■ AIM
Reproduce, please, only the lines from the first line below to the line containing "TURN_STEPS = 52", inclusive.

■ RECORDED DATA

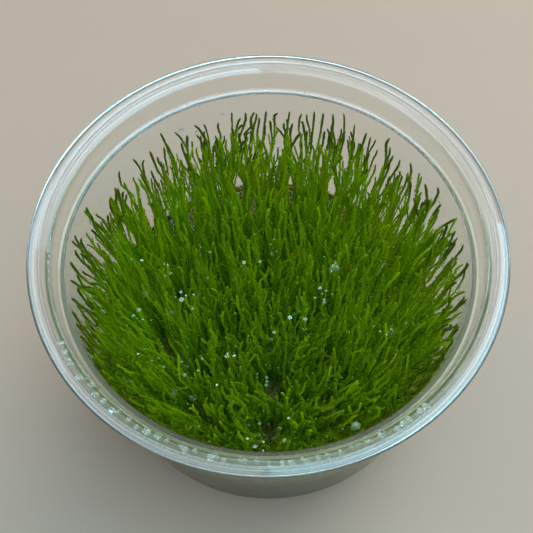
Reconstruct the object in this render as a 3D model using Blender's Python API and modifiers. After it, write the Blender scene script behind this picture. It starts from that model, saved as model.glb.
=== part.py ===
"""A clump of upright moss growing on clear gel in a round, clear plastic cup with no lid.

Metres, +Z up. The origin is the centre of the cup's base, on the surface that the cup stands on.
"""

import math
import random

import bmesh
import bpy
from mathutils import Vector

COLLECTION_NAME = "moss_clump_in_cup"

# The cup: a turned, thin-walled tub with a stepped rim for a lid.
CUP_HEIGHT = 0.066
RIM_RADIUS = 0.0585
FOOT_RADIUS = 0.0441
WALL = 0.0009
TURN_STEPS = 52

# The wall's ledge, and the top of the wall, as radii of the cup's inner side and depths below its top.
LEDGE_INNER_RADIUS = 0.0511
LEDGE_OUTER_RADIUS = 0.0518
LEDGE_DEPTH = 0.0078
LEDGE_FALL = 0.0005
WALL_TOP_RADIUS = 0.0531
WALL_TOP_DEPTH = 0.0019

# The rim: a concave shoulder up to the crest, an outer slope down to the lip, and the hollow under them.
SHOULDER_STEPS = ((0.0533, 0.0016), (0.0539, 0.0014), (0.05475, 0.0008), (0.0555, 0.0003), (0.0560, 0.0))
CREST_RADIUS = 0.0564
SLOPE_START = (0.0567, 0.0002)
SLOPE_END = (0.05835, 0.00175)
LIP_WIDTH = 0.0007
SKIRT_DEPTH = 0.0030
HOLLOW_STEPS = ((0.0577, 0.0024), (0.05625, 0.0011), (0.05585, 0.0010), (0.05445, 0.0021))

# The foot: the cup stands on a narrow ring, and its floor is pressed up a little inside it.
FOOT_BEND = 0.0016
FOOT_RING_WIDTH = 0.0030
FLOOR_RISE = 0.0005

# The gel layer that the moss grows on.
TOUCHING_GAP = 0.0003
GEL_TOP = 0.0208

# The moss: a pad on the gel, and shoots that stand on it and fan out towards the wall.
PAD_MIDDLE = (0.0, -0.0030)
PAD_RADIUS = 0.0400
PAD_THICKNESS = 0.0035
MOSS_CLEARANCE = 0.0006
SHOOTS_ACROSS = 17
SHOOT_TIP_HEIGHT = 0.0575
SHOOT_HEIGHT_SPREAD = 0.0030
TIPS_MIDDLE = (0.0, -0.0018)
TIPS_RADIUS = 0.0482
SHOOT_WAVE = 0.0007
SHOOT_JITTER = 0.22
SHOOT_RINGS = ((0.34, 0.64), (0.76, 0.64))
TIP_WIDTH = 0.2
MOSS_SEED = 12

PLASTIC_COLOUR = (0.86, 0.89, 0.88, 1.0)
GEL_COLOUR = (0.62, 0.64, 0.47, 1.0)
MOSS_COLOUR = (0.10, 0.21, 0.012, 1.0)


def clear_scene():
    for old in list(bpy.data.objects):
        bpy.data.objects.remove(old, do_unlink=True)


def new_collection(name):
    collection = bpy.data.collections.new(name)
    bpy.context.scene.collection.children.link(collection)
    return collection


def plain_material(name, colour, roughness, transmission=0.0, ior=1.45):
    material = bpy.data.materials.new(name)
    material.use_nodes = True
    shader = material.node_tree.nodes["Principled BSDF"]
    shader.inputs["Base Color"].default_value = colour
    shader.inputs["Roughness"].default_value = roughness
    shader.inputs["Metallic"].default_value = 0.0
    shader.inputs["Transmission Weight"].default_value = transmission
    shader.inputs["IOR"].default_value = ior
    return material


def add_object(name, mesh, material, collection):
    mesh.materials.append(material)
    piece = bpy.data.objects.new(name, mesh)
    collection.objects.link(piece)
    return piece


def turned_object(name, profile, material, collection):
    """A body turned about Z. Its profile starts and ends on the axis and runs down the outer side."""
    bm = bmesh.new()
    corners = [bm.verts.new((radius, 0.0, height)) for radius, height in profile]
    for start, end in zip(corners, corners[1:]):
        bm.edges.new((start, end))
    mesh = bpy.data.meshes.new(name)
    bm.to_mesh(mesh)
    bm.free()
    piece = add_object(name, mesh, material, collection)
    screw = piece.modifiers.new("Turn", "SCREW")
    screw.angle = math.tau
    screw.steps = TURN_STEPS
    screw.render_steps = TURN_STEPS
    screw.use_merge_vertices = True
    screw.merge_threshold = 0.00005
    screw.use_smooth_shade = True
    return piece


def wall_inner_radius(height):
    """The inner radius of the tapered wall between the foot and the ledge."""
    bottom_radius = FOOT_RADIUS - WALL
    bottom_height = FOOT_BEND
    top_radius = LEDGE_INNER_RADIUS - 0.0002
    top_height = CUP_HEIGHT - LEDGE_DEPTH - LEDGE_FALL
    share = (height - bottom_height) / (top_height - bottom_height)
    return bottom_radius + share * (top_radius - bottom_radius)


def bend(centre, radius, start_degrees, end_degrees, points):
    """Points along an arc, as (radius, height) pairs of the profile."""
    arc = []
    for index in range(points):
        angle = math.radians(start_degrees + (end_degrees - start_degrees) * index / (points - 1))
        arc.append((centre[0] + radius * math.cos(angle), centre[1] + radius * math.sin(angle)))
    return arc


def cup_profile():
    ledge_height = CUP_HEIGHT - LEDGE_DEPTH
    wall_top = ledge_height - LEDGE_FALL
    floor_height = FLOOR_RISE + WALL
    ring_inner = FOOT_RADIUS - FOOT_BEND - FOOT_RING_WIDTH
    inner_bend = FOOT_BEND - WALL
    bend_centre = (FOOT_RADIUS - FOOT_BEND, FOOT_BEND)

    inside = [
        (0.0, floor_height),
        (ring_inner - 0.0004, floor_height),
        (ring_inner + 0.0004, WALL),
    ]
    inside += bend(bend_centre, inner_bend, -90, -6, 3)
    inside += [
        (wall_inner_radius(wall_top - 0.0003), wall_top - 0.0003),
        (LEDGE_INNER_RADIUS + 0.0002, wall_top + 0.0001),
        (LEDGE_OUTER_RADIUS - 0.0002, ledge_height - 0.0001),
        (LEDGE_OUTER_RADIUS + 0.0001, ledge_height + 0.0005),
        (WALL_TOP_RADIUS, CUP_HEIGHT - WALL_TOP_DEPTH),
    ]
    inside += [(radius, CUP_HEIGHT - depth) for radius, depth in SHOULDER_STEPS]
    top = [
        (CREST_RADIUS, CUP_HEIGHT),
        (SLOPE_START[0], CUP_HEIGHT - SLOPE_START[1]),
        (SLOPE_END[0], CUP_HEIGHT - SLOPE_END[1]),
        (RIM_RADIUS, CUP_HEIGHT - SLOPE_END[1] - 0.0003),
    ]
    outside = [
        (RIM_RADIUS, CUP_HEIGHT - SKIRT_DEPTH),
        (RIM_RADIUS - LIP_WIDTH, CUP_HEIGHT - SKIRT_DEPTH),
    ]
    outside += [(radius, CUP_HEIGHT - depth) for radius, depth in HOLLOW_STEPS]
    outside += [
        (WALL_TOP_RADIUS + WALL, CUP_HEIGHT - WALL_TOP_DEPTH - WALL),
        (LEDGE_OUTER_RADIUS + WALL, ledge_height + 0.0002),
        (LEDGE_OUTER_RADIUS + 0.0006, ledge_height - WALL),
        (LEDGE_INNER_RADIUS + WALL, wall_top - WALL),
    ]
    outside += bend(bend_centre, FOOT_BEND, -6, -90, 4)
    underside = [
        (ring_inner, 0.0),
        (ring_inner - 0.0008, FLOOR_RISE),
        (0.0, FLOOR_RISE),
    ]
    return inside + top + outside + underside


def gel_profile():
    """The gel fills the cup's foot up to a level surface."""
    low = FLOOR_RISE + WALL + TOUCHING_GAP
    side_height = FOOT_BEND + TOUCHING_GAP
    return [
        (0.0, GEL_TOP),
        (wall_inner_radius(GEL_TOP) - TOUCHING_GAP, GEL_TOP),
        (wall_inner_radius(side_height) - TOUCHING_GAP, side_height),
        (FOOT_RADIUS - FOOT_BEND - TOUCHING_GAP, low),
        (0.0, low),
    ]


def square_to_disc(x, y):
    """Maps the square from -1 to 1 onto the unit disc, keeping equal areas equal."""
    if x == 0.0 and y == 0.0:
        return 0.0, 0.0
    if abs(x) > abs(y):
        radius, angle = x, math.pi / 4 * y / x
    else:
        radius, angle = y, math.pi / 2 - math.pi / 4 * x / y
    return radius * math.cos(angle), radius * math.sin(angle)


def moss_pad(bottom, top, chance):
    """The pad that the shoots stand on. Its top is parted into cells, one for each shoot."""
    bm = bmesh.new()
    bmesh.ops.create_grid(bm, x_segments=SHOOTS_ACROSS, y_segments=SHOOTS_ACROSS, size=1.0)
    cell = 2.0 * PAD_RADIUS / SHOOTS_ACROSS
    for corner in bm.verts:
        x, y = square_to_disc(corner.co.x, corner.co.y)
        corner.co = Vector((PAD_MIDDLE[0] + x * PAD_RADIUS, PAD_MIDDLE[1] + y * PAD_RADIUS, top))
        if not corner.is_boundary:
            corner.co.x += chance.uniform(-SHOOT_JITTER, SHOOT_JITTER) * cell
            corner.co.y += chance.uniform(-SHOOT_JITTER, SHOOT_JITTER) * cell
            corner.co.z += chance.uniform(-0.2, 0.2) * PAD_THICKNESS
    number = bm.faces.layers.int.new("shoot")
    cells = list(bm.faces)
    for index, face in enumerate(cells):
        face[number] = index
    rim = [edge for edge in bm.edges if edge.is_boundary]
    side = bmesh.ops.extrude_edge_only(bm, edges=rim)["geom"]
    lower = [corner for corner in side if isinstance(corner, bmesh.types.BMVert)]
    for corner in lower:
        corner.co.z = bottom
    lower_edges = [edge for edge in bm.edges if edge.is_boundary]
    bmesh.ops.contextual_create(bm, geom=lower_edges)
    return bm, cells


def kept_inside(place):
    """The same point, or one drawn in to clear the cup's wall."""
    limit = wall_inner_radius(place.z) - MOSS_CLEARANCE
    radius = math.hypot(place.x, place.y)
    if radius <= limit:
        return place
    return Vector((place.x * limit / radius, place.y * limit / radius, place.z))


def raise_ring(bm, faces, centres, width):
    """Extrudes each shoot's face by itself, and moves the new face to its centre with its width scaled."""
    number = bm.faces.layers.int["shoot"]
    raised = bmesh.ops.extrude_discrete_faces(bm, faces=faces)["faces"]
    for face in raised:
        centre = centres[face[number]]
        middle = face.calc_center_median()
        for corner in face.verts:
            corner.co = kept_inside(centre + (corner.co - middle) * width)
    return raised


def shoot_centres(roots, tips, share, chance):
    """Where the shoots' middles are at a share of their height. They lean out late and wave a little."""
    centres = []
    for root, tip in zip(roots, tips):
        lean = share ** 1.3
        place = Vector((root.x + (tip.x - root.x) * lean, root.y + (tip.y - root.y) * lean, 0.0))
        place.x += chance.uniform(-SHOOT_WAVE, SHOOT_WAVE)
        place.y += chance.uniform(-SHOOT_WAVE, SHOOT_WAVE)
        place.z = root.z + (tip.z - root.z) * share
        centres.append(place)
    return centres


def add_moss(material, collection):
    chance = random.Random(MOSS_SEED)
    bottom = GEL_TOP + TOUCHING_GAP
    top = bottom + PAD_THICKNESS
    bm, cells = moss_pad(bottom, top, chance)

    roots = [face.calc_center_median() for face in cells]
    outer_root_radius = PAD_RADIUS * (1.0 - 1.0 / SHOOTS_ACROSS)
    reach = TIPS_RADIUS / outer_root_radius
    tips = []
    for root in roots:
        height = SHOOT_TIP_HEIGHT + chance.uniform(-1.0, 1.0) * SHOOT_HEIGHT_SPREAD
        x = TIPS_MIDDLE[0] + (root.x - PAD_MIDDLE[0]) * reach
        y = TIPS_MIDDLE[1] + (root.y - PAD_MIDDLE[1]) * reach
        tips.append(Vector((x, y, height)))

    faces = cells
    for share, width in SHOOT_RINGS:
        faces = raise_ring(bm, faces, shoot_centres(roots, tips, share, chance), width)
    ends = raise_ring(bm, faces, tips, TIP_WIDTH)
    for corners in [list(face.verts) for face in ends]:
        middle = sum((corner.co for corner in corners), Vector()) / len(corners)
        bmesh.ops.pointmerge(bm, verts=corners, merge_co=middle)

    bmesh.ops.recalc_face_normals(bm, faces=bm.faces)
    mesh = bpy.data.meshes.new("moss_clump")
    bm.to_mesh(mesh)
    bm.free()
    return add_object("moss_clump", mesh, material, collection)


def build():
    clear_scene()
    collection = new_collection(COLLECTION_NAME)
    plastic = plain_material("clear_plastic", PLASTIC_COLOUR, 0.06, transmission=1.0, ior=1.49)
    gel = plain_material("clear_gel", GEL_COLOUR, 0.05, transmission=1.0, ior=1.34)
    moss = plain_material("moss", MOSS_COLOUR, 0.55)
    turned_object("cup", cup_profile(), plastic, collection)
    turned_object("growing_gel", gel_profile(), gel, collection)
    add_moss(moss, collection)


build()
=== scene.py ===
"""A clump of upright moss on clear gel in a round, clear plastic cup, dressed for its picture.

Metres, +Z up. The origin is the centre of the cup's base, on the surface that the cup stands on.
"""

import math
import random

import bmesh
import bpy
import numpy as np
from mathutils import Matrix, Vector


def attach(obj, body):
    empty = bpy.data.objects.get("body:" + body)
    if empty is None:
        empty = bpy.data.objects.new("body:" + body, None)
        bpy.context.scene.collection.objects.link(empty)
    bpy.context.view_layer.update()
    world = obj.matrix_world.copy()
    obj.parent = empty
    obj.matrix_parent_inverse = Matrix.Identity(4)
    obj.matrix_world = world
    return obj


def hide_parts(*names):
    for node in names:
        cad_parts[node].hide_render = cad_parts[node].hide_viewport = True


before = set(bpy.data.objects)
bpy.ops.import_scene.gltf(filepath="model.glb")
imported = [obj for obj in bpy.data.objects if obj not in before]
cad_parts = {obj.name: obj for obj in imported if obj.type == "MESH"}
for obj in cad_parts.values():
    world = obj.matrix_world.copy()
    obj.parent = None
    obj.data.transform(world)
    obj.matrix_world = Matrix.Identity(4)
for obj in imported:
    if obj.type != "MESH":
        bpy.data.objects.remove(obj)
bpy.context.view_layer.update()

# Lengths are in metres, but in the tables they are in hundredths of a millimetre.
H = 100000


def scaled(units, rows):
    """The rows of a table, with each column divided by its unit."""
    return [tuple(value / unit for value, unit in zip(row, units)) for row in rows]


# The cup. It is as high and wide as the solid, with finer steps, a shorter lip and a wider ledge.
TOP = 0.066
RIM_RADIUS = 0.0585
FOOT_RADIUS = 0.0441
WALL = 0.0009
WALL_TOP_RADIUS = 0.0531
LEDGE_OUTSIDE = 0.052
LEDGE_INSIDE = 0.0506
LEDGE_DEPTH = 0.0066
LEDGE_FALL = 0.0002
FOOT_BEND = 0.0016
FOOT_RING_WIDTH = 0.003
FLOOR_RISE = 0.0005
CUP_TURN_STEPS = 168
CORNER_RADIUS = 0.00004
CORNER_POINTS = 2

# The rim from the wall up to the crest, as radii and depths below the top.
SHOULDER_STEPS = scaled((H, H), (
    (5328, 164), (5372, 145), (5412, 124), (5450, 100), (5488, 99), (5492, 64), (5506, 56), (5544, 55),
    (5548, 20), (5562, 12), (5600, 0),
))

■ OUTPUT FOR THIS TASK
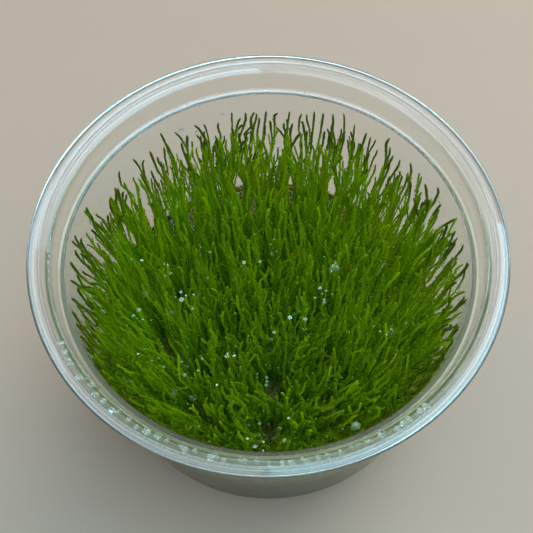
Reconstruct the object in this render as a 3D model using Blender's Python API and modifiers. After it, write the Blender scene script behind this picture. It starts from that model, saved as model.glb.
=== part.py ===
"""A clump of upright moss growing on clear gel in a round, clear plastic cup with no lid.

Metres, +Z up. The origin is the centre of the cup's base, on the surface that the cup stands on.
"""

import math
import random

import bmesh
import bpy
from mathutils import Vector

COLLECTION_NAME = "moss_clump_in_cup"

# The cup: a turned, thin-walled tub with a stepped rim for a lid.
CUP_HEIGHT = 0.066
RIM_RADIUS = 0.0585
FOOT_RADIUS = 0.0441
WALL = 0.0009
TURN_STEPS = 52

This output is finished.